Character is destiny. Once I’ve picked the characters and set the scenario, they write and will their own outcome, their own endings. For instance, in ‘In the Dark’, Pek is so obsessed with white and cleanliness (a political metaphor) that he literally cannot see the woods for the trees. In his worldview, nothing else matters but to clean spots, clear up mess. So he even turns his wife white, erasing her. For me to engineer another ending would have been out of character for him.

 

What was it like to write prose after being so accustomed to writing poetry?

As I did when I wrote my two young adult novels in 2006–2007, I had to learn how to walk again. Poetry and prose require different skills—the former needs the ability to crystallise an emotion or thought succinctly, the latter the ability to embed and flesh out a believable character in a story.

 

The language part came first and was easier; I could pen a turn of phrase that cut a character to the quick. But the storytelling part came in later, after much heaving and shoving. In fact, I had to leave the manuscript alone for more than six months so that I could unlearn some of my poetry writing habits. Thankfully, at some point, the two skills came together.

 

When you write a book, do you every worry about how it will sell?
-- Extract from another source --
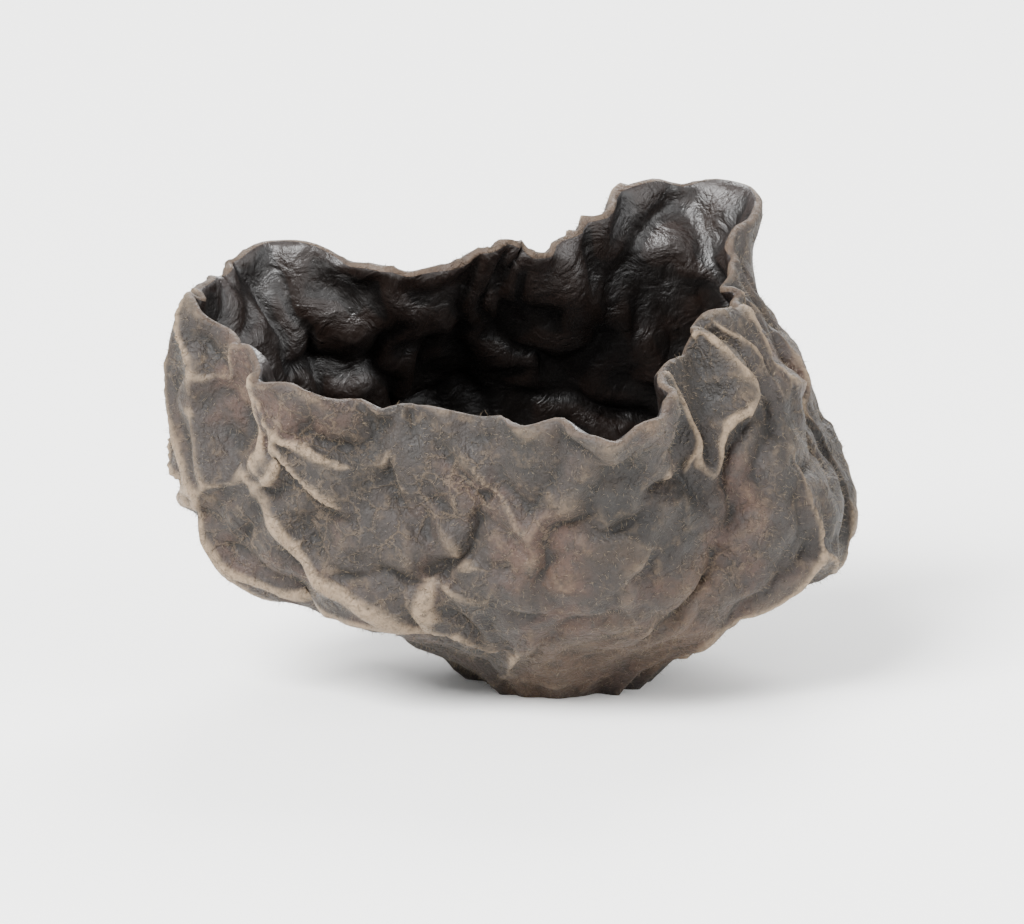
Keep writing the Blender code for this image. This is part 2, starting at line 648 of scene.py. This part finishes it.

I would be lying if I said I didn’t care. Every writer worries, of course, about sales, though that doesn’t necessarily drive the motivation to write. My philosophy has always been: Do it well; do it honestly, and the book will find its audience.

 

 

Three hundred people vanish without a trace every year in Singapore. To get under the skin of this book you researched these missing persons. How did you feel, looking at their photos and wondering about their lives?

To say I was haunted by these people is an understatement! I would focus on the missing people with an intriguing detail that seemed to suggest a back story, something left unfinished or unsaid. Then I would work my way back. For instance, Ah Pin, in ‘Life Sentence’, is based on an elderly man who disappeared after he told his wife he was going downstairs to buy newspapers. For weeks, I kept looking at his picture, wondering why he disappeared, what his life was like before and after. Slowly, I assembled a character based on this. I would even dream of him, waking up with a eureka moment about why he did what he did. In a way, it’s literary forensics.

 

Your book isn’t about these real-life people or their histories though. It explores absences, unanswered questions, voids and spaces in-between the real and unreal, the living and the dead. Why did you choose to write about this?

Vanishing Point explores themes I have previously explored in my poetry. I think these voids, spaces in-between the real and unreal and the living and the dead are creatively provocative because in our day-to-day existence, we hide them, don’t talk about them, do our best to ignore them.

 

The supernatural occurs in a few stories. Why is this so prevalent in Singapore writing?

My stories are not so much suffused with the supernatural as the surreal and the absurd. There is no ‘ghost’, as it were, in any of the stories. Even Wong, in ‘True Singapore Ghost Story’ (a tongue-in-cheek spoof of Russell Lee’s bestselling books), is not really a ghost but a zombie who has lost the will to live, having bought into the whole Singapore narrative of meritocracy and found himself shortchanged by it.